"""
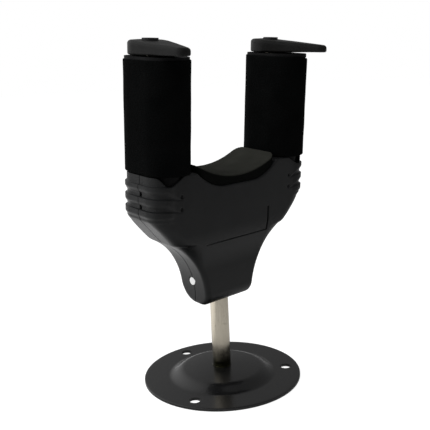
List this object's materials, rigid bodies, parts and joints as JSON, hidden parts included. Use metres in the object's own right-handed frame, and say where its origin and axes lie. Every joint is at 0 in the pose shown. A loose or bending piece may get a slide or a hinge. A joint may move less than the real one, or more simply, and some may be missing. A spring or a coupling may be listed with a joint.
{
  "type": "instrument wall hanger",
  "caption": "Round wall plate with a rod that carries a tilting, swivelling yoke: padded saddle, foam-sleeved arms and swing gates that close as the yoke tilts.",
  "frame": {"origin": "centre of the wall plate, on its back face", "axes": "+Z out of the wall along the rod, +X along the yoke's width, -Y towards the yoke's front, which is up when it hangs on a wall"},
  "size_m": [0.1018, 0.082, 0.1735],
  "materials": {
    "plate_paint": "black semi-gloss paint on pressed sheet",
    "rod_nickel": "warm nickel plate",
    "zinc_screw": "bright zinc",
    "cast_zinc": "die cast",
    "bronze": "sintered bronze",
    "lever_steel": "black phosphate",
    "spring_steel": "drawn wire",
    "shell_plastic": "satin black moulding",
    "pad_rubber": "soft matt rubber",
    "pin_steel": "ground steel",
    "core_plastic": "black moulding",
    "foam": "black closed-cell foam",
    "bush_nylon": "natural nylon",
    "gate_plastic": "dark grey satin moulding",
    "black_screw": "black oxide"
  },
  "bodies": {
    "wall_mount": {"wall_plate": "plate_paint", "rod": "rod_nickel", "rod_washer": "zinc_screw", "rod_screw": "zinc_screw", "journal_washer": "zinc_screw", "journal_screw": "zinc_screw"},
    "swivel_block": {"pivot_block": "cast_zinc", "swivel_bush": "bronze", "actuator_lever": "lever_steel", "lever_screws": "zinc_screw", "return_spring": "spring_steel"},
    "yoke": {"front_shell": "shell_plastic", "back_shell": "shell_plastic", "shell_screws": "zinc_screw", "saddle_pad": "pad_rubber", "left_pivot_pin": "pin_steel", "right_pivot_pin": "pin_steel", "left_arm_core": "core_plastic", "right_arm_core": "core_plastic", "left_foam_sleeve": "foam", "right_foam_sleeve": "foam", "left_end_plate": "core_plastic", "right_end_plate": "core_plastic", "left_end_screws": "zinc_screw", "right_end_screws": "zinc_screw", "left_upper_bush": "bush_nylon", "right_upper_bush": "bush_nylon", "left_lower_bush": "bush_nylon", "right_lower_bush": "bush_nylon"},
    "left_gate_unit": {"left_gate": "gate_plastic", "left_gate_shaft": "pin_steel", "left_gate_screw": "black_screw", "left_crank": "cast_zinc", "left_crank_pin": "zinc_screw"},
    "right_gate_unit": {"right_gate": "gate_plastic", "right_gate_shaft": "pin_steel", "right_gate_screw": "black_screw", "right_crank": "cast_zinc", "right_crank_pin": "zinc_screw"}
  },
  "joints": [
    {"name": "yoke_swivel", "type": "hinge", "parent": "wall_mount", "child": "swivel_block", "pos_m": [0, 0, 0.056], "axis": [0, 0, 1], "range_deg": [-45, 45]},
    {"name": "yoke_tilt", "type": "hinge", "parent": "swivel_block", "child": "yoke", "pos_m": [0, 0, 0.056], "axis": [-1, 0, 0], "range_deg": [0, 8], "stiffness_Nm_per_rad": 1.2, "springref_deg": -20.05, "deforming": ["return_spring"]},
    {"name": "left_gate_swing", "type": "hinge", "parent": "yoke", "child": "left_gate_unit", "pos_m": [-0.0389, -0.00032, 0.11018], "axis": [0, -0.0872, 0.9962], "range_deg": [0, 80]},
    {"name": "right_gate_swing", "type": "hinge", "parent": "yoke", "child": "right_gate_unit", "pos_m": [0.0389, -0.00032, 0.11018], "axis": [0, 0.0872, -0.9962], "range_deg": [0, 80]}
  ],
  "couplings": [
    {"joint": "left_gate_swing", "follows": "yoke_tilt", "ratio": 10},
    {"joint": "right_gate_swing", "follows": "yoke_tilt", "ratio": 10}
  ]
}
"""
§ **REQUIREMENTS**
State only how many lines in the material include "frame".

§ **SOLUTION FOR THIS TASK**
2